Go to Policy Studio → Create from Template. The group_rbac template is the right starting point for most production deployments. It creates an allow policy that grants a named group access to resources at or below a specified classification level.

Fill in the placeholder values. For a policy that lets the engineering group access internal documents:

PlaceholderExample value
groupengineering
classificationinternal

The template creates a draft policy. Do not activate it yet. First validate it in the Access Simulator (Step 6) to confirm the allowed and denied split matches your expectations before enforcement goes live.

Policy condition field prefix rules

This is the most common source of policy misconfiguration. Every condition field must be prefixed with either resource. or principal.. A bare field name like classification (without prefix) silently resolves against the principal, not the resource. The policy evaluator will not return an error, it will just check the wrong thing.
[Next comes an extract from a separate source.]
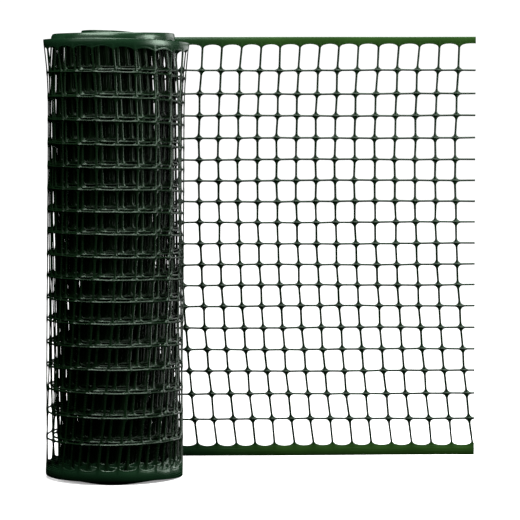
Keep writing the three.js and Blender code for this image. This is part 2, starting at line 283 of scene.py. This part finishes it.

# Correct: resource. prefix checks resource metadata
{"field": "resource.classification", "operator": "lte", "value": "internal"}
{"field": "resource.sensitivity",    "operator": "lte", "value": "medium"}
{"field": "resource.domain",         "operator": "eq",  "value": "engineering"}

# Correct: principal. prefix checks the requesting identity
{"field": "principal.groups",        "operator": "contains", "value": "engineering"}
{"field": "principal.roles",         "operator": "contains", "value": "engineer"}

# Wrong: bare field resolves against principal, not resource
{"field": "classification",          "operator": "lte", "value": "internal"}  # bug

Step 6: Validate with Access Simulator (10 min)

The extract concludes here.